[Task brief] Your task is to copy a single run of lines that starts at the line with "for made_part in" and stops at the line with "# The looks", keeping both ends. Copy nothing else.

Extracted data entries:
--- begin ---

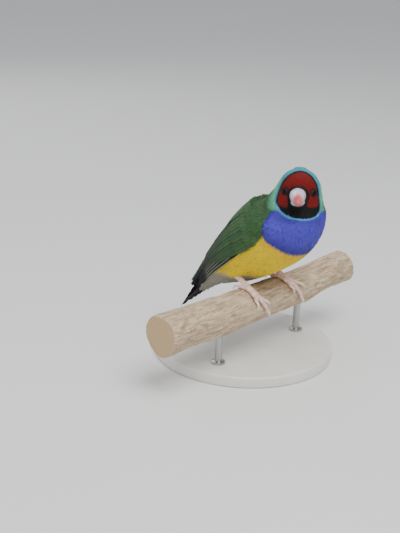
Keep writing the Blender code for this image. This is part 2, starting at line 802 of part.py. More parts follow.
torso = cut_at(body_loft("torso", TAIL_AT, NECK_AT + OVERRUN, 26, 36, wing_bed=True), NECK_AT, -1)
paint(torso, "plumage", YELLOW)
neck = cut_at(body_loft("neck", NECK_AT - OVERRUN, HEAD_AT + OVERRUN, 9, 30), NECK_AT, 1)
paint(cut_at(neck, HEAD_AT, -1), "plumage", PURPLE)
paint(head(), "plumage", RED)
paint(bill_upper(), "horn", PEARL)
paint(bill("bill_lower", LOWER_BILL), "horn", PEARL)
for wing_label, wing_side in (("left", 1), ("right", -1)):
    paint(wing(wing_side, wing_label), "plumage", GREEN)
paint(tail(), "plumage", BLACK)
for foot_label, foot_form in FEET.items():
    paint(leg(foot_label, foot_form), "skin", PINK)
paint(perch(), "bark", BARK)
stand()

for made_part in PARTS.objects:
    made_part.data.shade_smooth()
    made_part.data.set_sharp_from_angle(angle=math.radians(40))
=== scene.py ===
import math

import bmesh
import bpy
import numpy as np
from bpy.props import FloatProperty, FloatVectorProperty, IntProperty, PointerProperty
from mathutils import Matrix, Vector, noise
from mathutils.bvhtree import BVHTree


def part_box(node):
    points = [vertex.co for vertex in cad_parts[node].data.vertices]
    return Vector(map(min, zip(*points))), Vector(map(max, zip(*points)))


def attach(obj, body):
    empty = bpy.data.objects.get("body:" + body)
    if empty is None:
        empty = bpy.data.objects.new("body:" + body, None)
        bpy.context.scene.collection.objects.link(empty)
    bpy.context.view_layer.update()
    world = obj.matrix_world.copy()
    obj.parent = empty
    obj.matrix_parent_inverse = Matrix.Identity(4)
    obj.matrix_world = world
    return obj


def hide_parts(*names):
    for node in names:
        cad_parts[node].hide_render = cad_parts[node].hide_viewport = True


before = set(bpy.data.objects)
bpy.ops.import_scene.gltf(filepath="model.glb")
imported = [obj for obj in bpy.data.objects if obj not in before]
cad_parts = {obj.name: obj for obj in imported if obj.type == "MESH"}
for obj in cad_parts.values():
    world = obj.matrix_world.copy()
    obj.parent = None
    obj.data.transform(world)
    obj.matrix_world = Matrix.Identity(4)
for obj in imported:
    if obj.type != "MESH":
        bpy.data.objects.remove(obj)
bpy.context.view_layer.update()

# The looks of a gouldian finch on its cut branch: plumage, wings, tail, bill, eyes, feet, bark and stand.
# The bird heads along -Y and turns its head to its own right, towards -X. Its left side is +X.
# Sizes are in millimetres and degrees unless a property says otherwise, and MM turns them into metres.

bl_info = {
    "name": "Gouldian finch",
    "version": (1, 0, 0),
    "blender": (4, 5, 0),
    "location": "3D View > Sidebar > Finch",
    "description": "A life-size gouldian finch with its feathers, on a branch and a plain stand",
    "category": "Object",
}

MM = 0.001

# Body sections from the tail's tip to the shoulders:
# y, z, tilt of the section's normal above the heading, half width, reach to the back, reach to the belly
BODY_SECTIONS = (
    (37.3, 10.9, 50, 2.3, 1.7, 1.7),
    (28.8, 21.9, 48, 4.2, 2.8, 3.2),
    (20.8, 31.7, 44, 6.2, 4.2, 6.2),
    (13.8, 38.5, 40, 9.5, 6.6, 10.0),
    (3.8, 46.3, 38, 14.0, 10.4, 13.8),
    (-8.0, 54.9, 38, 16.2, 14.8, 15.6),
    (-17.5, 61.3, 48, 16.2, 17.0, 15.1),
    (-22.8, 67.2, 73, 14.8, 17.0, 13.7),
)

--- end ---
--- begin ---

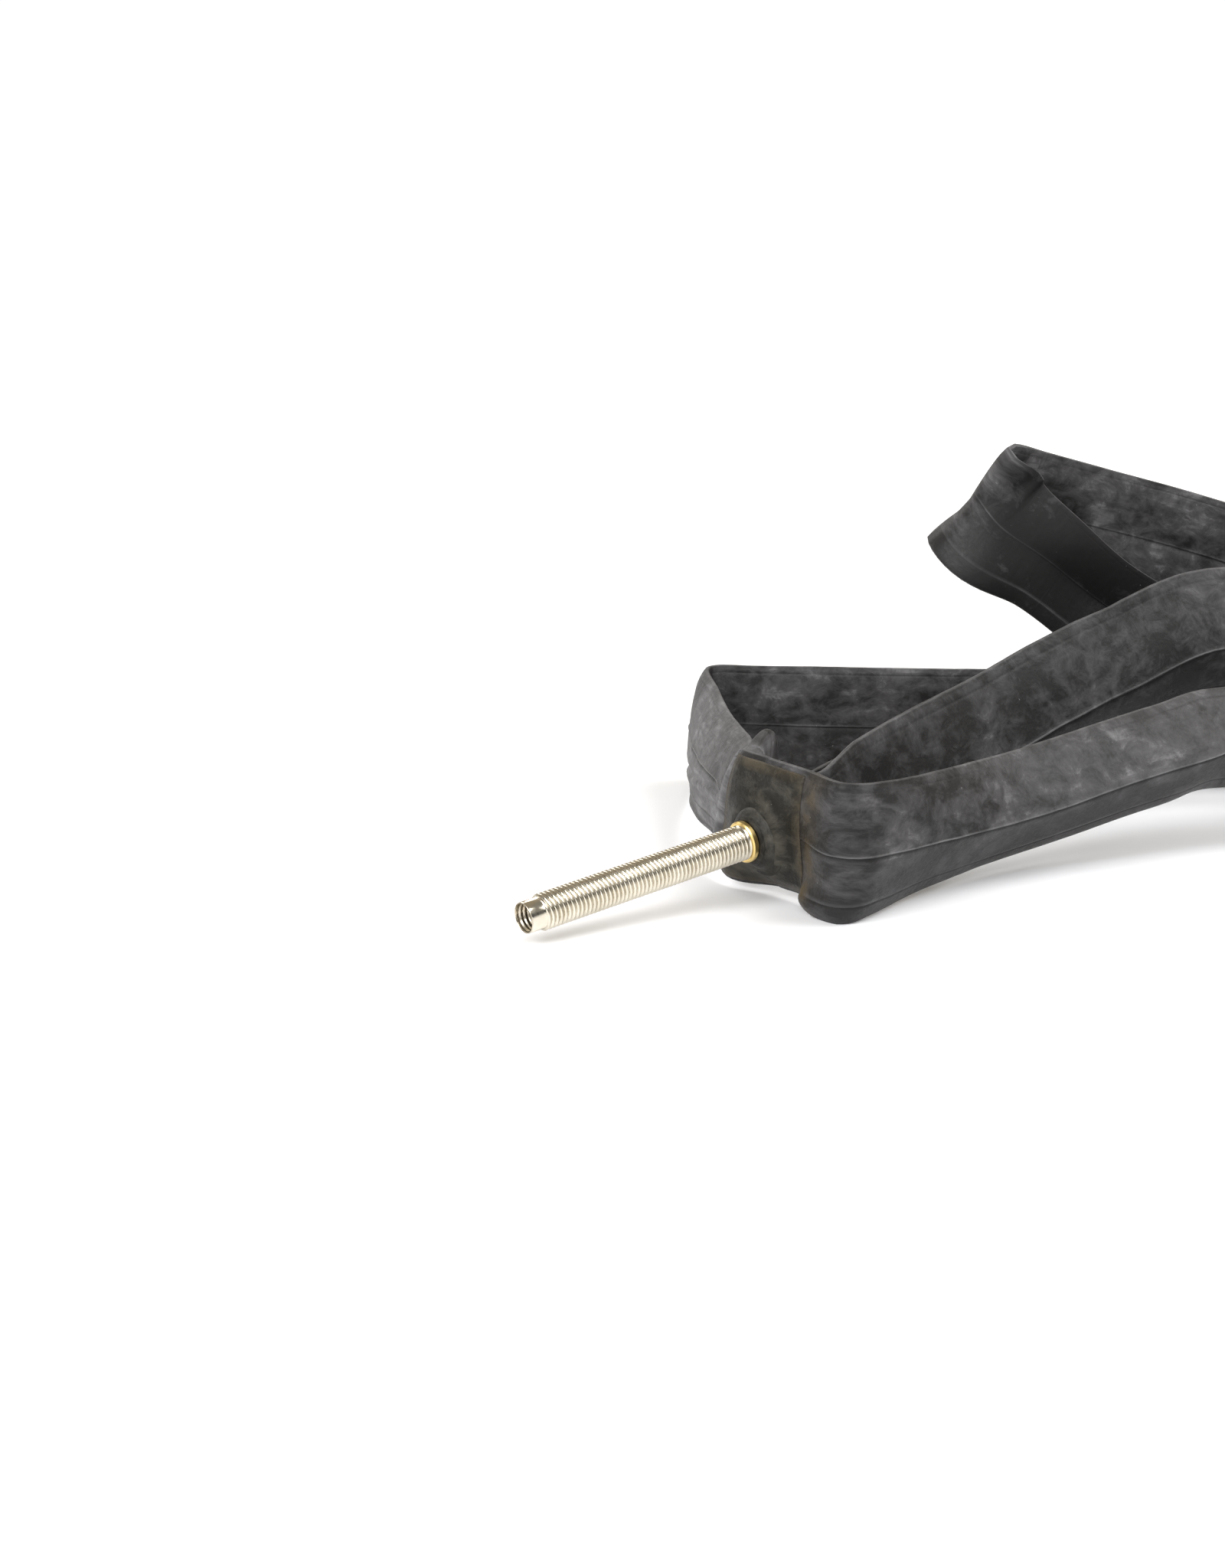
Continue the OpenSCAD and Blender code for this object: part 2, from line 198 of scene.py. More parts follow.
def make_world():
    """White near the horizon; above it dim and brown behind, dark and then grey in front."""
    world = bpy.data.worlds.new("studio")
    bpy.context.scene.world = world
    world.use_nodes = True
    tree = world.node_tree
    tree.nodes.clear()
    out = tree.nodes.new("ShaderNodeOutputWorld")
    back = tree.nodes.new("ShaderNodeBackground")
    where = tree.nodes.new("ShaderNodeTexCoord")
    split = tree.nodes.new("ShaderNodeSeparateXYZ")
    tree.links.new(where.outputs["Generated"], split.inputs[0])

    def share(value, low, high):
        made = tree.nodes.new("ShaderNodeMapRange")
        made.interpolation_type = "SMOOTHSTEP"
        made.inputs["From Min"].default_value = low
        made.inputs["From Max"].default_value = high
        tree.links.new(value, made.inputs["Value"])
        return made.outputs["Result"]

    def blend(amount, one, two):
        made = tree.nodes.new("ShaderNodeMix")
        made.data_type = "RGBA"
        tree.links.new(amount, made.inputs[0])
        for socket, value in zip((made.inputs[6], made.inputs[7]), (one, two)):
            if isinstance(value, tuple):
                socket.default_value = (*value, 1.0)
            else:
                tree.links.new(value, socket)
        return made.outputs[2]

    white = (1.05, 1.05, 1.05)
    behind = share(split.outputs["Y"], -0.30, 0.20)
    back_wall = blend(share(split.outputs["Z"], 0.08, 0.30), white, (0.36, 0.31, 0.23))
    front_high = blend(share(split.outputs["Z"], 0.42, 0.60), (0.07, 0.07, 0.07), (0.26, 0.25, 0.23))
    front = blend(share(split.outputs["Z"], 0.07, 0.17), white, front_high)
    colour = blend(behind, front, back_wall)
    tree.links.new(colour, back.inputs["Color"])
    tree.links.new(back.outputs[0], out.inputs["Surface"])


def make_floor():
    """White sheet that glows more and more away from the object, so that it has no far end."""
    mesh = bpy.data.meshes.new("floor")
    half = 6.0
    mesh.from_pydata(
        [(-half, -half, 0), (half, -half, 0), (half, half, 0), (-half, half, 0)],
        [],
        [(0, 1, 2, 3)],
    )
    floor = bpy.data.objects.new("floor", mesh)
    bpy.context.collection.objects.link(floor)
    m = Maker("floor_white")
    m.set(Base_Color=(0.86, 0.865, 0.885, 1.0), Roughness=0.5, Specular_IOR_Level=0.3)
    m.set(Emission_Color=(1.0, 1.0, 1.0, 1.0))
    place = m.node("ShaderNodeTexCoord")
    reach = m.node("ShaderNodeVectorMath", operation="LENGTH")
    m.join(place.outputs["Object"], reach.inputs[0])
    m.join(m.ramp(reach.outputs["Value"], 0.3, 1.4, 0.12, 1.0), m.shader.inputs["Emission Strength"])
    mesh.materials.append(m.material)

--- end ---

[Written response]
for made_part in PARTS.objects:
    made_part.data.shade_smooth()
    made_part.data.set_sharp_from_angle(angle=math.radians(40))
=== scene.py ===
import math

import bmesh
import bpy
import numpy as np
from bpy.props import FloatProperty, FloatVectorProperty, IntProperty, PointerProperty
from mathutils import Matrix, Vector, noise
from mathutils.bvhtree import BVHTree


def part_box(node):
    points = [vertex.co for vertex in cad_parts[node].data.vertices]
    return Vector(map(min, zip(*points))), Vector(map(max, zip(*points)))


def attach(obj, body):
    empty = bpy.data.objects.get("body:" + body)
    if empty is None:
        empty = bpy.data.objects.new("body:" + body, None)
        bpy.context.scene.collection.objects.link(empty)
    bpy.context.view_layer.update()
    world = obj.matrix_world.copy()
    obj.parent = empty
    obj.matrix_parent_inverse = Matrix.Identity(4)
    obj.matrix_world = world
    return obj


def hide_parts(*names):
    for node in names:
        cad_parts[node].hide_render = cad_parts[node].hide_viewport = True


before = set(bpy.data.objects)
bpy.ops.import_scene.gltf(filepath="model.glb")
imported = [obj for obj in bpy.data.objects if obj not in before]
cad_parts = {obj.name: obj for obj in imported if obj.type == "MESH"}
for obj in cad_parts.values():
    world = obj.matrix_world.copy()
    obj.parent = None
    obj.data.transform(world)
    obj.matrix_world = Matrix.Identity(4)
for obj in imported:
    if obj.type != "MESH":
        bpy.data.objects.remove(obj)
bpy.context.view_layer.update()

# The looks of a gouldian finch on its cut branch: plumage, wings, tail, bill, eyes, feet, bark and stand.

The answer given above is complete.